Major fast-food chain Wendy's has announced plans to shutter hundreds of its American restaurants over the coming months as part of a strategic effort to enhance profitability and improve the appeal of its remaining locations.
Significant Store Closures Planned
During a Friday conference call with investors, the Dublin, Ohio-based company revealed that restaurant closures will begin in the fourth quarter of this year. Wendy's expects a "mid-single-digit percentage" of its U.S. stores to be affected by this restructuring initiative.
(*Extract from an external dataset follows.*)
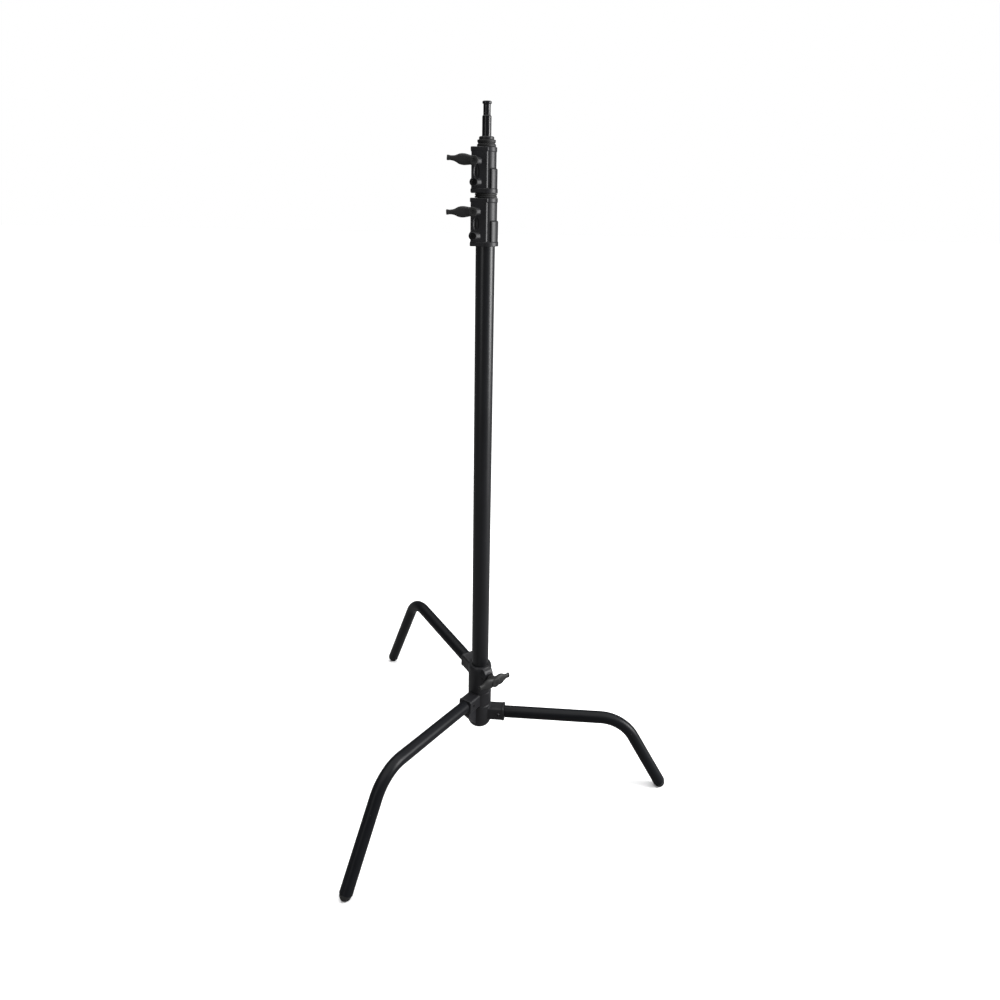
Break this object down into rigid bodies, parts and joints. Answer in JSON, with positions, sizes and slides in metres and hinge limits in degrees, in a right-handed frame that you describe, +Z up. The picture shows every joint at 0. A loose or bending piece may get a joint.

With Wendy's ending the third quarter with 6,011 U.S. restaurants, a 5% closure rate would translate to approximately 300 locations shutting down. This new wave of closures follows the shutdown of 240 U.S. Wendy's locations earlier in 2024, highlighting the chain's ongoing efforts to modernize its 55-year-old brand.
Leadership Explains Strategic Rationale
Ken Cook, who became Wendy's interim CEO in July following Kirk Tanner's departure to Hershey Co., emphasized that the closures target underperforming locations that negatively impact both brand perception and franchisee financial performance.
"When we look at the system today, we have some restaurants that do not elevate the brand and are a drag from a franchisee financial performance perspective," Cook stated during the investor call. "The goal is to address and fix those restaurants."
The company plans to approach struggling locations through multiple strategies: implementing technological and equipment upgrades, transferring ownership to different operators, or closing restaurants entirely when necessary.
Industry Challenges and Financial Performance
The fast-food sector has faced significant headwinds in recent years, particularly with inflation-driven price increases alienating budget-conscious consumers. Cook acknowledged that lower-income customers are likely to remain financially pressured throughout the remainder of the year.
Wendy's financial results reflect these challenges. During the first nine months of this year, the company reported a 4% decline in U.S. same-store sales compared to the same period last year. Overall revenue fell 2% to $1.63 billion, while net income dropped 6% to $138.6 million.
Cook noted that value-focused offerings, including $5 and $8 meal deals that mirror McDonald's strategy, have helped drive some customer traffic back to Wendy's locations. However, the chain continues to struggle with attracting new customers, prompting plans to revamp marketing efforts to emphasize both value and ingredient freshness.
The market responded negatively to the announcement, with Wendy's shares falling 7% on Friday and declining an additional 5% during Monday afternoon trading, indicating investor concerns about the company's restructuring plans and overall performance.